I try and slip in the next question, when he points at my left hand, “Is that a real solitaire?” he asks.

I smile in agreement.

“My ring is a zircon. Why don’t you come home? We can’t really hear each other here…” he says before I can shoot another question.

“I held a job at the Sealdah Railway Division — a day job that paid me ₹2.50 daily for 28 days in a month. I hadn’t even finished school, so when I quit my job after three years, where else could I go but the stage?” Bhaduri meets my eye, stretching out on a single cot in the nondescript government quarter in north Kolkata he shares with his sister’s son, daughter-in-law and granddaughter. His tiny room, recently painted he mentions in passing, has dozens of calendar images of Maa Kali and Ramakrishna Paramhansa.
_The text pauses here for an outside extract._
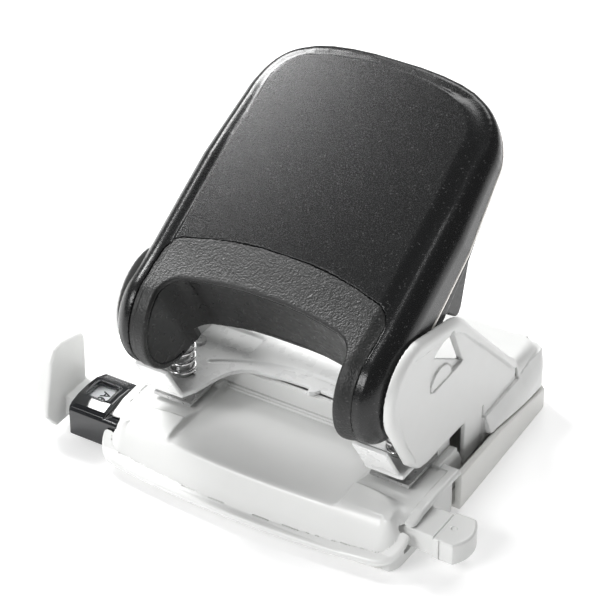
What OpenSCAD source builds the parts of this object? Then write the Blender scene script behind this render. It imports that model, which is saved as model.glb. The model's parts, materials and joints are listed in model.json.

He continues: “I had no earlier experience, and lacked the support of my colleagues. I was asked to play Marjina in Ali Baba. Marjina made me famous after which I was flooded with female roles.” Bhaduri was one of the highest paid jatra actresses in the ’60s, earning ₹8,000 a month. “I performed every night in villages and small towns in Bengal. Young men fought for a glimpse of their darling Chapal Rani through the green room window. Those were the days,” he says with a sigh.

Bhaduri recalls meeting matinee idol Uttam Kumar at one of his performances. “While watching a play on the life of poet Michael Madhusudan Dutta, which ran for four years, Uttam Kumar was moved by my performance in the role of Jahnvi, the poet’s mother. He asked to meet the actress essaying the role. When the organisers brought me in, the man was shocked. He then hugged me. It’s perhaps the best tribute I’ve received.”

By the end of the ’60s, the arrival of women performers altered the script of Chapal Rani’s successful run onstage. “My problem was more complex. I was closet gay and my employers asked me to leave when they found out. My late sister Ketaki was the only one who accepted me for who I was,” says Bhaduri.

The artiste found a new lease of life at Kamala Opera, a group that paid ₹100 a show for a part in Durgeshnandini. “I often did three shows in a day to make ends meet but when Petromax lighting was replaced by the new, dazzling lights, the difference between the ‘imitation’ woman and the ‘real’ woman became glaring,” he says.

Away from the spotlight, Bhaduri’s personal life also took several dramatic turns. A cloistered relationship that lasted 30 years — one with a married family friend with children — ended when the actor was asked to sign off bank deposits held jointly. “When I asked him about my future, he replied ‘It’s not my concern’… I think he was attracted to another woman. I loved him. Deeply,” he says.

Today, Bhaduri’s contribution to theatre is immortalised through three acclaimed films: Performing the Goddess – The Chapal Bhaduri Story, Ushno Taar Jonne, a telefilm in which he plays a cameo as himself, and Arekti Premer Goppo (Just Another Love Story) in which Rituparno Ghosh is young Bhaduri. But the veteran is cynical about the future of jatra — the form that made him the subject of both adulation and censure. “The heritage is dead, even though there is more money in it today.”

As we wrap up the conversation, Bhaduri tells me about an incident he still can’t reconcile with. “A co-actor asked me to not embrace him. He said my fake breasts dug into his chest. Those words still ring in my ears. The stage is a temple, it’s the only way I know to live,” he says.